しかし、だからといって礼拝を守ること、つまり自らのたましいを神に近づけることをあきらめないでほしいのです。
仕事や介護の問題で礼拝に来られない人の申し出があれば、牧師は礼拝の回数をさらに増やすことも考えます。
足が弱くなり通うのが難しいということであれば、教会の送迎奉仕を整理していくこともします。
しかし神がこれほどまでに求めておられる礼拝を、人間のために造ってくださった安息日と礼拝を、かんたんにあきらめてはなりません。
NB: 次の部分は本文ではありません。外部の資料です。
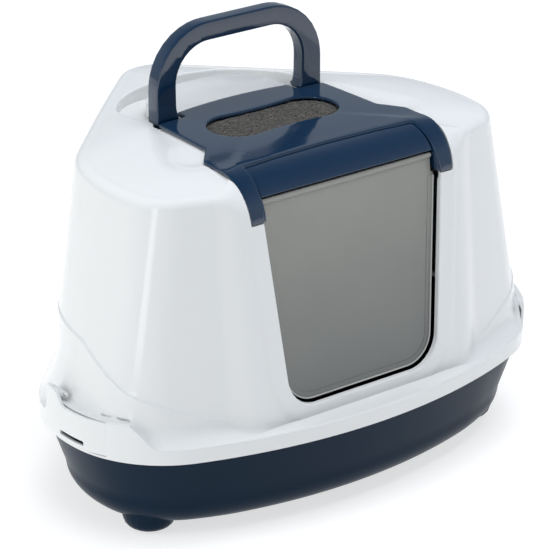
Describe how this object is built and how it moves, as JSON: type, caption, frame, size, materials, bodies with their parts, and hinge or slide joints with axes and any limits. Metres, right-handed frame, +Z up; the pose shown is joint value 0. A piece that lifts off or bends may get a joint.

今日の聖書箇所の中で、イエス様が右手の萎えた人に語った言葉は象徴的です。
主は、手の萎えた人に対して、「手を伸ばしなさい」と命じられました。
まるで無理なことを命じているように思います。よりによって手が動かない人に手を動かせ、とはどういうことか、と。
しかし人間の常識があきらめていることに対して、イエス様はあえて挑戦しておられるのです。
私たちがこれは無理、あれは無理という、その心の中のつぶやきを主は知っておられます。
しかしわが子よ、それに同調せず、むしろ人にはできなくても神にはできるという信仰を持ちなさい、と神は言われます。
そのような限界を越えた信仰こそ、私たち神の子どもたちのささげる礼拝にふさわしいのです。
どうかひとり一人が、礼拝の大切さ、安息日を守ることの大切さを覚えていきましょう。そこには神の愛が詰まっているのです。